Hakim Yustisial Persoalkan Kedudukan Pengadilan Pajak
Utama

Hakim Yustisial Persoalkan Kedudukan Pengadilan Pajak

Pemohon meminta agar pembinaan organisasi, administrasi, dan keuangan pengadilan pajak dialihkan dari Kementerian Keuangan ke MA sesuai Putusan MK No. 6/PUU-XIV/2016 yang menilai kedudukan pengadilan pajak berada di bawah kekuasaan MA.

Oleh:
Aida Mardatillah
Bacaan 2 Menit
Gedung MK. Foto: RES
Gedung MK. Foto: RES

Hakim Yustisial Kamar TUN pada Mahkamah Agung (MA) Teguh Setya Bhakti yang ikut membantu proses penyelesaian perkara peninjauan kembali (PK) perkara pajak dalam kedudukan sebagai panitera pengganti mempersoalkan Pasal 5 UU No. 14 Tahun 2002 tentang Pengadilan Pajak melalui uji materil ke Mahkamah Konstitusi (MK). Permohonan ini resmi didaftarkan di Kepaniteraan MK pada Rabu (8/7/2020) kemarin.  

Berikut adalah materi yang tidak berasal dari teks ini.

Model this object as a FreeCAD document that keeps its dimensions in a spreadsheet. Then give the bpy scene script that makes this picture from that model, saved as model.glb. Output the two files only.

Teguh merasa dirugikan atas berlakunya pasal itu karena mengganggu kemandirian badan peradilan. Kuasa Hukum Pemohon, Victor Santoso Tandiansa menilai Pasal 5 Pengadilan Pajak itu telah mengurangi hak konstitusional pemohon yang menjadi bagian dari hakim yang memeriksa, memutus, dan menyelesaikan sengketa perpajakan. Sebab, selama ini pembinaan organisasi, administrasi dan keuangan pengadilan pajak masih di bawah kekuasaan Kementerian Keuangan, bukan MA.   

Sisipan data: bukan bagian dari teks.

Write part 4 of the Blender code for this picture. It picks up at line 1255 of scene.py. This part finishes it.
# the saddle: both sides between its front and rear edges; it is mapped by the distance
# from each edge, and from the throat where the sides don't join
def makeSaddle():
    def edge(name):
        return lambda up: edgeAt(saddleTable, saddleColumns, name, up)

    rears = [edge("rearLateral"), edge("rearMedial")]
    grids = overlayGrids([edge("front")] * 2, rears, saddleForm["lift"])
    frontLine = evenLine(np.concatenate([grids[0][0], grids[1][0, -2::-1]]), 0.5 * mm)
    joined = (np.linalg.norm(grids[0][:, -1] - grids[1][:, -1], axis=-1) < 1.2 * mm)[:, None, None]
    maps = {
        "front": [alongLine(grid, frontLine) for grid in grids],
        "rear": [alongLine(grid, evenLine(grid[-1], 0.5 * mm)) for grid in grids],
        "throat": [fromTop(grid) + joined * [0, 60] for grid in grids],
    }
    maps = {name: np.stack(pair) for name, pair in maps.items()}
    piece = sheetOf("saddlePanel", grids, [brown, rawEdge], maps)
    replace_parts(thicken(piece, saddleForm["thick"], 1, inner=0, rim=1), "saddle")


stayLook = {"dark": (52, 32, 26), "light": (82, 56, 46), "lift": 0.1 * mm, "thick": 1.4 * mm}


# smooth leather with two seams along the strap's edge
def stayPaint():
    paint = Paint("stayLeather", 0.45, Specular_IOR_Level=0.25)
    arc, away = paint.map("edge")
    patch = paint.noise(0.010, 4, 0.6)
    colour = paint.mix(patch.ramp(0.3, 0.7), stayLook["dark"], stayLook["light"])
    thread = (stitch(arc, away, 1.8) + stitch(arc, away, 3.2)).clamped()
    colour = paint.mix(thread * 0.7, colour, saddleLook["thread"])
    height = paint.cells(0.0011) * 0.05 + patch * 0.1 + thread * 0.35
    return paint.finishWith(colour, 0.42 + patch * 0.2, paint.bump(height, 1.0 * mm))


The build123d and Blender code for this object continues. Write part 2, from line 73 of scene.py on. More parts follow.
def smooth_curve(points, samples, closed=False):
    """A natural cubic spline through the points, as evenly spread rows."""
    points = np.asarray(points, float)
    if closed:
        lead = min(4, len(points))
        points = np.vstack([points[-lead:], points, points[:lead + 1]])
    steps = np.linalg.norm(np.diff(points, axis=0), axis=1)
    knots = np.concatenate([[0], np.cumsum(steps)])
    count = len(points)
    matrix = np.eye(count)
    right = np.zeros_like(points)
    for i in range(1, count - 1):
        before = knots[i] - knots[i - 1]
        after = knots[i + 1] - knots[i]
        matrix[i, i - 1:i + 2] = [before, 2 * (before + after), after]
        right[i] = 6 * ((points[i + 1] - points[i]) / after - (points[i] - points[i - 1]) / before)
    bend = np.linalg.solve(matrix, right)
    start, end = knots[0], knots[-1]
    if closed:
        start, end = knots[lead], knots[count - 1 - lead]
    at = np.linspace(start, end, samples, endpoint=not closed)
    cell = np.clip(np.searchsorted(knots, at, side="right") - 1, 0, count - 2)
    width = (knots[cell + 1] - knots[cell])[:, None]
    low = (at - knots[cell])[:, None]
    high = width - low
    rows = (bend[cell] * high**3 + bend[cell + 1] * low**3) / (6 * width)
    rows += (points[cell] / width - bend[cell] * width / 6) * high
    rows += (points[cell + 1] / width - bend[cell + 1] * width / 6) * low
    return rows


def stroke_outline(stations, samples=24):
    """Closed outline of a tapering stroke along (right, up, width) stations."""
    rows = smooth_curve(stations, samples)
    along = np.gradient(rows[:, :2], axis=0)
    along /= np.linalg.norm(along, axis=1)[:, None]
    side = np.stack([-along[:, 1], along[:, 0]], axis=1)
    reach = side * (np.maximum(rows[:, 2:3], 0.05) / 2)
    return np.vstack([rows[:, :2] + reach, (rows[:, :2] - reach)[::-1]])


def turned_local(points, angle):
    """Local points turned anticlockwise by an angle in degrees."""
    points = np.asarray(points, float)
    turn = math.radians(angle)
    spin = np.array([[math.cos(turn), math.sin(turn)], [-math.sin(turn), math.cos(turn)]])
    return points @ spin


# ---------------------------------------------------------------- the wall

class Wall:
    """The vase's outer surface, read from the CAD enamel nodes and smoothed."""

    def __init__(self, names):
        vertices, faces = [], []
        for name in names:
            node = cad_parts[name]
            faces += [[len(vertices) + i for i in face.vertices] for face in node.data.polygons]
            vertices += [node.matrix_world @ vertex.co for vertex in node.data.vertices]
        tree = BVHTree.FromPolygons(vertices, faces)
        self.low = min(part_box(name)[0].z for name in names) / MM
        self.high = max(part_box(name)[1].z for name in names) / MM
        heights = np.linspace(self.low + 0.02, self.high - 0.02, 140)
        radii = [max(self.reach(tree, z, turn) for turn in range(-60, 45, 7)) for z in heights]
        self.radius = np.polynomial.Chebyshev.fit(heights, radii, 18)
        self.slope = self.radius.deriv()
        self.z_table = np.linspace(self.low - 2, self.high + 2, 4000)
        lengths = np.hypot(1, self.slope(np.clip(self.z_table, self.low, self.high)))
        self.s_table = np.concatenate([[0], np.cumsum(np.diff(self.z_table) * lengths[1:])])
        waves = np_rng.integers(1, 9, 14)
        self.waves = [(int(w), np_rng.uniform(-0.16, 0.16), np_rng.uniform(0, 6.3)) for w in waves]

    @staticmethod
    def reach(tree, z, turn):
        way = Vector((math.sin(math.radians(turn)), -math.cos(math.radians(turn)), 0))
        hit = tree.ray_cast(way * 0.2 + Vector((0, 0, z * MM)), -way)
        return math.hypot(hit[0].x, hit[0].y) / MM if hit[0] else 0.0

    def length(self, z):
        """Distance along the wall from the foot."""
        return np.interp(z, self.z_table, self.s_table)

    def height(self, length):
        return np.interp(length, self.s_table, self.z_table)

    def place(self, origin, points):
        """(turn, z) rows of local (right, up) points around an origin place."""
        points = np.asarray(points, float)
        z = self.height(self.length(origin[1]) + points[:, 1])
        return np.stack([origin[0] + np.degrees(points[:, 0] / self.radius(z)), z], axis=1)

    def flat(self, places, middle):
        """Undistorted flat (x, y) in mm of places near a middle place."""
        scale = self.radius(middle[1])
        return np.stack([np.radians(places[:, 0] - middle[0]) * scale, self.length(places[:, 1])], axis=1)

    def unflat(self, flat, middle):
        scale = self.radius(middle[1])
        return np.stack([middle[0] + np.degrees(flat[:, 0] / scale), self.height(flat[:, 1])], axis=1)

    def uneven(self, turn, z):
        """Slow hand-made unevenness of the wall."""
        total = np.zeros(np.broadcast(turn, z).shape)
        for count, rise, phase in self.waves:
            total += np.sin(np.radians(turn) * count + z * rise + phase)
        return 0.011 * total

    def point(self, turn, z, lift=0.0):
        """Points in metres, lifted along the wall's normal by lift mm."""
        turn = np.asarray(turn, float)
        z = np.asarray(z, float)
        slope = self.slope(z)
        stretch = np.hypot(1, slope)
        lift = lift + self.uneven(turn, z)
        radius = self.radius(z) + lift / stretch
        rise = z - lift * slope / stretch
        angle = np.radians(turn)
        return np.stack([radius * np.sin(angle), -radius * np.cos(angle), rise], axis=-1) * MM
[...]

Hal ini menurut Pemohon melanggar prinsip kemerdekaan/kemandirian kekuasaan kehakiman dan membuat MA menjadi tidak bisa melakukan pembinaan organisasi, administrasi, dan keuangan pada pengadilan pajak. Misalnya, selama ini proses rekrutmen hakim pajak dan personil pengadilannya menjadi monopoli Kemenkeu.

“Ketentuan ini telah men-down grade MA dalam kedudukannya sebagai peradilan tertinggi. Hal ini berdampak sistemik pada bertumpuknya perkara PK sengketa pajak. Saat yang sama, MA tidak dapat melakukan pembinaan secara organisasi, administrasi, dan finansial terhadap pengadilan pajak,” kata Victor kepada Hukumonline, Jumat (10/7). (Baca Juga: Pemerintah: Mekanisme Pengangkatan Pimpinan Pengadilan Pajak Konstitusional)

UU Pengadilan Pajak

Pasal 5 ayat (1), yang menyatakan:

“Pembinaan teknis peradilan bagi Pengadilan Pajak dilakukan oleh Mahkamah Agung.” Terhadap frasa “Pembinaan teknis peradilan” bertentangan dengan UUD 1945 secara bersyarat sepanjang tidak dimaknai termasuk “Organisasi, administrasi dan Keuangan.”

Pasal 5 ayat (2), yang menyatakan:

"Pembinaan organisasi, administrasi, dan keuangan bagi Pengadilan Pajak dilakukan oleh Departemen Keuangan" bertentangan dengan UUD 1945

Pasal 5 ayat (3), yang menyatakan:

"Pembinaan sebagaimana dimaksud pada ayat (1) dan ayat (2) tidak boleh mengurangi kebebasan Hakim dalam memeriksa dan memutus Sengketa Pajak." Terhadap frasa “dan ayat (2)” bertentangan dengan UUD 1945

Victor menjelaskan Pasal 5 UU Pengadilan Pajak hanya memberi pembinaan teknis kepada MA. Sedangkan pembinaan organisasi, administrasi, dan keuangan menjadi kewenangan Pemerintah cq Kementerian Keuangan. Hal ini telah nyata-nyata melanggar kemerdekaan kekuasaan kehakiman yang dijamin Pasal 24 ayat (1) UUD 1945 baik pengadilan pajak maupun personal hakimnya.

Dia mengingatkan Putusan MK No. 6/PUU-XIV/2016 telah memberi tafsir terkait konstitusionalitas status/kedudukan pengadilan pajak. Dalam putusan itu, MK secara tegas menilai kedudukan pengadilan pajak berada di bawah kekuasaan MA sebagaimana dinyatakan dalam Pasal 24 ayat (2) UUD 1945 (one roof system).